Maybe it could happen but it never has for me and I admit once I fell completely in love with a guy and would have accepted anything to be around him but he didn't feel the same. I'm still in love with him. But he is probably different. He was a friend of my older brother so he was always around and would talk to me and help me because I was his best friends sister. I couldn't hide how I felt about him at all and would shake when he came close. My brother spoke to me nicely and told me to snap out of it

>i.e. her bitch
She's not the one making him a little bitch, she treats him as a friend. If he puts himself in that position knowing she doesn't feel the same thats on him.

>knowing she doesn't feel the same
Thats the problem. She never told him and never wanted to, and only now when she is forced to do it.

Good God aren't you are at all picky beyond attractive? This honestly baffles me.

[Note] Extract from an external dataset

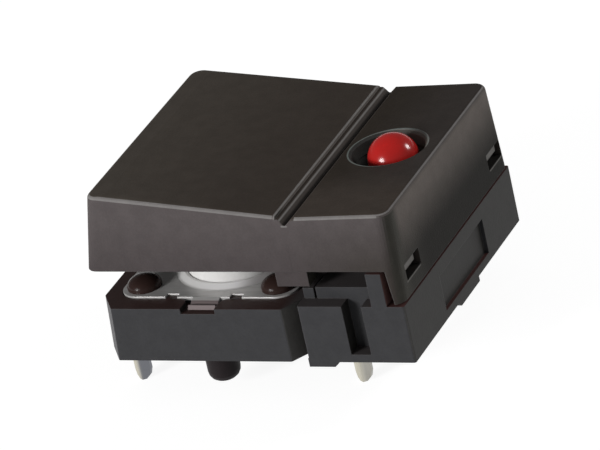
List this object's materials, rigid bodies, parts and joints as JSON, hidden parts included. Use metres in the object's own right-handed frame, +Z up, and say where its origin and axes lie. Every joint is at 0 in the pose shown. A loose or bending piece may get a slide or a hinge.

I don't understand how I'm stretching the logic. I read it one way, as did you. I'm happy for op to clear it up.

But surely you've had other male friends that you aren't attracted to?

>Good God aren't you are at all picky beyond attractive?
You are dense or just dont want to admit it. Attraction doesnt care whether you have a partner or not, or if you actually want to go further, and the best to not be attracted to someone else is to not be very close to them.

There are 3 kinds of attraction between a man & woman:
1) sexual
2) romantic
3) attachment

I have female friends I would happily bang if we were both single. I have female friends I have a strong emotional attachment to. I have 0 female friends I have any kind of romanticized soppy eyed pining attraction to, because that would never work as a friendship.

Nope. I tried the male friend thing but they had other ideas about the "friendship". I can't think of any of my female friends that got together with a guy friend. There have been some we laugh and say they act like a couple with some guy that is hanging around all the time but we all know its some other guy she really likes.